Discussion in 'MacBook Pro' started by mousouchop, Oct 4, 2009.

  1. mousouchop macrumors 6502a

    mousouchop

    Joined:
    Oct 22, 2008
    Location:
    New York
    #1
    Okay, having a bit of an issue. Just purchased the 2.8Ghz Macbook Pro, and am loving it. However, I have been faced with a bit of an issue.

    When I play WoW (a main reason for upgrading from my Unibody Macbook), the fans don't pick up. My CPU temp, as reported by iStat Menus, just climbs, and climbs, and climbs, with no aid from the fans. The fans continue to spin at 2000RPM... I have seen the temp go to 105° C before I force quit the app. It has done it every try but once. I have been able to play by installing SMCFanControl and set a high minimum speed. But, I have played on systems in the past without having to manually set the fans myself.

    I have done other things that have taxed the CPU, encoding video with Handbrake, encoding MP3s with iTunes-- the fans come on and keep the CPU around 80° until the work is done-- I have never seen SL push the fans above 4000RPM.

    Idle temps are much lower, running Adium and FF right now I am at 44° on the 9400, same situation with the 9600 might be in the mid to high 50s. With flash videos-- I usually see temps go hover around 60°. I have come to believe that these temps are average and acceptable.

    I know that is it an issue on the new MBPs/SL with the fans waiting longer to cool the CPU than they used to... my fans don't go above 2000RPM with temps lower than 80° (which I think is normal).

    I don't know what is up. Kinda of odd that it is just with the one app that this behavior occurs. My only point of reference is my Unibody Macbook that ran Leopard and used the 9400. That system ran WoW at about 78-85° C-- fans usually blasting, like they should be under that kind of load.

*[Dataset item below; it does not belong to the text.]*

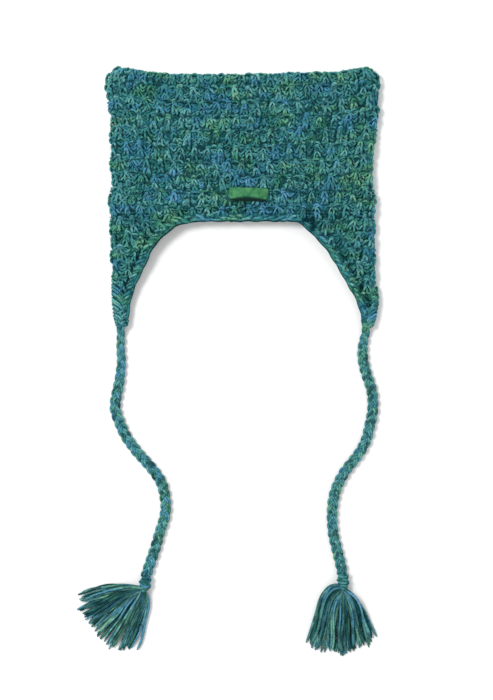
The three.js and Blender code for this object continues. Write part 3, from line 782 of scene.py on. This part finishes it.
def fishbone(sign):
    """The strands at the tip of the left flap, -1, or the right one, 1, with their count."""
    lines, ups = [], []

    def lay(x, y, z, up):
        lines.append(np.stack([x, y, np.maximum(z, BONE_YARN)], axis=1))
        ups.append(np.tile(up, (BONE_STEPS, 1)))

    fold = left_fold if sign < 0 else right_fold
    s = np.linspace(0, 1, BONE_STEPS)
    count = int((BRAID_START[sign] - tip_y) / BONE_PITCH) + 2
    for k in range(count):
        for front in (1, -1):
            for yarn in (-1, 1):
                y0 = BRAID_START[sign] + 7 * MM - k * BONE_PITCH + yarn * 1.7 * MM
                y0 = y0 + rng.normal(0, 0.5 * MM)
                wide = (22 - 1.3 * k if sign < 0 else 15) * MM
                y = np.maximum(y0 - rng.normal(15, 1) * MM * s ** 1.2, tip_y + 2.5 * MM)
                roll_in = FOLD * 0.5 * (1 - np.cos(np.clip(s * 3.2, 0, math.pi / 2)))
                x = np.interp(y, ys, fold) - sign * (roll_in + wide * 0.6 * np.clip(s - 0.12, 0, 1))
                half = fold_radius(y)
                rise = np.sin(np.clip(s * 3.2, 0.25, math.pi / 2))
                crest = half - BONE_YARN + (1.1 * np.sin(math.pi * s) - 0.6 * s) * MM
                lay(x, y, half + front * crest * rise, [sign * 0.4, 0, front])
    outer = sign * abs(float(np.interp(tip_y, ys, fold)))
    inner = outer - sign * TIP_WIDTH
    swing = np.linspace(-1, 1, BONE_STEPS)
    for k in range(TIP_TURNS):
        for level, bow in TIP_LEVELS:
            x = (outer + inner) / 2 + swing * (outer - inner) / 2 * (1 - 0.14 * k)
            y = tip_y + (1.2 + 2.3 * k) * MM + 6.5 * MM * np.abs(swing) ** 2.6
            lay(x, y, level + 0.6 * MM * np.cos(swing * 1.4) * bow, [0, -0.3, 1])
    tie_x = TIE_START["left" if sign < 0 else "right"][0] * MM
    for offset in BRIDGE_OFFSETS:
        x = tie_x + offset * (1.1 - 0.5 * s) + rng.normal(0, 0.3 * MM)
        y = tip_y + 0.5 * BRIDGE_LENGTH - BRIDGE_LENGTH * s + rng.normal(0, 0.8 * MM)
        lay(x, y, (9.2 - 4.4 * s ** 2.2) * MM, [0, 0, 1])
    return sweep(lines, BONE_YARN * (1 - 0.35 * np.abs(swing) ** 3), ups), len(lines)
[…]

    I might try to play another game and see how the fans react, or maybe install Leopard and see how it handles the fans. WoW couldn't have an error that could make the fan management under SL to fluke, would it? Any insight into any route of testing/remedy would be great. :)

    EDIT: I should mention I have already reset PRAM and SMC. :p
     
  2. Eidorian macrumors Penryn

    Eidorian

    Joined:
    Mar 23, 2005
    Location:
    Indianapolis
    #2
    Snow Leopard runs a little hotter and Apple's thermal behavior on their notebooks in the past year has been questionable at best.

    It's nothing new. Threads on hot Apple notebooks are just a fact of life. Nowadays it's the fact that the fans don't spin up until you're over 90-100° C that bugs most people.
     
  3. mousouchop thread starter macrumors 6502a

    mousouchop

    Joined:
    Oct 22, 2008
    Location:
    New York
    #3
    Are you telling my if I waited a few more degrees past 105°, the fans would indeed kick in?! haha. I don't think that sounds right at all. 0.o
     
  4. Eidorian macrumors Penryn

    Eidorian

    Joined:
    Mar 23, 2005
    Location:
    Indianapolis
    #4
    iStat Pro and other monitoring applications are going to have a certain margin of error.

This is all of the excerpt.